Perilaku guru, menjadi salah satu
hal yang berpengaruh dalam proses belajar si murid. Sekali guru melakukan
perbuatan maksiat, maka guru tersebut tidak lagi dianggap sebagai penyalur
barakah dan kemurahan Tuhan. Hormat dan kepatuhan absolut kepada seorang guru
didasari kepercayaan bahwa guru tersebut memiliki kesucian karena memegang
kunci penyalur pengetahuan dari Tuhan. Bila ada seorang guru yang melanggar
peraturan dalam agama, maka tingkat kesucian itu akan hilang. Oleh karena itu,
menurut ajaran Islam, kewajiban seorang murid untuk patuh secara mutlak kepada
gurunya harus kita mengerti dalam hubungannya dengan kesalehan guru kepada
Tuhan, ketulusannya, kerendahan hatinya, dan kecintaannya mengajar
murid-muridnya.
Kepercayaan murid pada guru, didasarkan
pada keyakinan bahwa gurunya adalah seorang alim yang terpilih. Selain itu,
para guru mencurahkan waktu dan tenaganya mengajar murid-muridnya karena sang
guru merasa bertanggungjawab di depan Tuhan untuk menyalurkan ilmu yang
dimilikinya kepada si murid. Kesalingtergantungan antara guru dan murid,
kesaling-pengertian mereka, ketulusan bersama, kesabaran, kecintaan antara guru
dan murid, semuanya merupakan faktor penjamin kelangsungan hidup di Pesantren.[8]
C.
Model
Pembelajaran Dalam Pendidikan Islam (Pesantren)
1.
Pengertian
Model Pembelajaran
Kata
”model” oleh Kamus Bahasa Indonesia diartikan dengan ”pola (contoh, acuan,
ragam dsb) dr sesuatu yang akan dibuat atau dihasilkan.[9]

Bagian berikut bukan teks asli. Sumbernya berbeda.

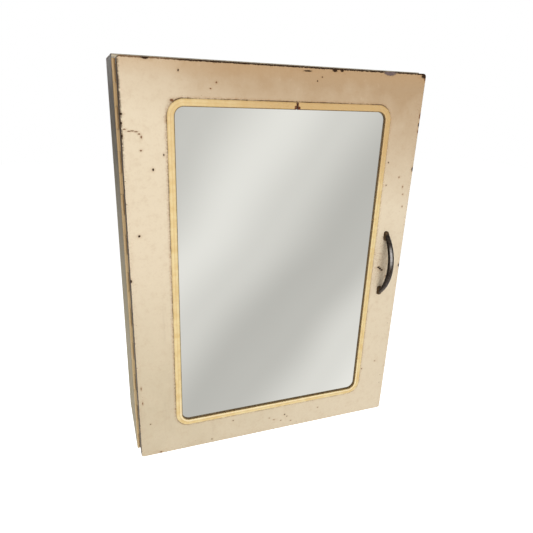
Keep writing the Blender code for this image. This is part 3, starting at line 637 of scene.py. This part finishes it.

Model diartikan sebagai kerangka konseptual yang digunakan sebagai pedoman
dalam melakukan suatu kegiatan.
Pembelajaran dapat dikatakan
sebagai hasil dari memori, kognisi, dan metakognisi yang berpengaruh terhadap
pemahaman. Hal inilah yang terjadi ketika seseorang sedang belajar, dan kondisi
ini juga sering terjadi dalam kehidupan
sehari-hari, karena belajar merupakan proses alamiah setiap orang.[10]
Model Pembelajaran Menurut Joyce &
Weil yang dikutif Dr. Rusman, M. Pd bahwa
model pembelajaran adalah suatu rencana atau pola yang dapat digunakan untuk
membentuk kurikulum (rencana pembelajaran jangka panjang), merancang
bahan-bahan pembelajaran, dan membimbing pembelajaran di kelas atau yang lain.[11]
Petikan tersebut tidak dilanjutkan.